If comparisons with James Joyce may be somewhat over-the-top, the dyspepsic snarl of Todd Brown – “Kill Your Darlings Presents A Woefully Clumsy and Shallow Hagiography Of The Beat Generation” (his title says it all!) is clearly way skewered – as is septuagenarian Rex Reed in the New York Observer , who writes – “Nothing in 2013 could be more dated than Jack Kerouac, Allen Ginsberg, William Burroughs and their close-knit circle of literary wackos that called themselves the Beat Generation back in the 1950’s” (nothing? – not even the author of “Do You Sleep In The Nude?”? ), “but there’s always a new gang of rebels without a cause [sic] making movies about them that nobody wants to see” (we’d respectfully challenge that second assertion).
More measured criticism has appeared. Betsy Sharkey in the L.A.Times finds Radcliffe’s Allen “too proper” and the movie itself, “a movie whose allegiance is constantly divided”. “For all of the often interesting attempts at generating a kind of outrage and invention of its own”, it “feels like it is trying too hard”. “Far too conventional under the trappings, you wish it would howl”. Glenn Dunks makes the same point – “For a film that goes out of its way time and time again to tell the audience that its protagonist was a pioneering wunderkind who helped revolutionize an art form and thought outside the box, John Krokidas’ “Kill Your Darlings” is awfully staid”
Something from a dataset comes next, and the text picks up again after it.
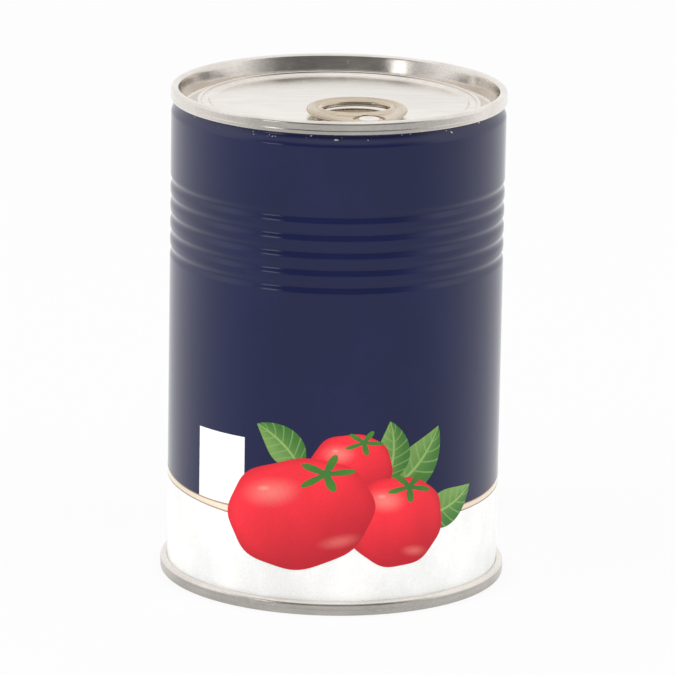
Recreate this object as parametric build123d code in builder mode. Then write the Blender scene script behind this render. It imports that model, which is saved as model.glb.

This, however, seems, truly, a minority opinion. “This brash, bristling, highly watchable film”, Andrew O’Hehir called it. “Intellectually stimulating and emotionally challenging”, “a definite awards contender”, declares Ben Bliumis in Film-Forward.com. Jeremy Pick in NYU News – “Kill Your Darlings feels fresh. What could have been a History Channel special is actually poetic and involving. With it’s excellent performances and its thought-provoking story..It’s indie filmmaking done right”. Peter Travers in Rolling Stone – “(It’s) a dark beauty of a film that gets in your head and stays there.”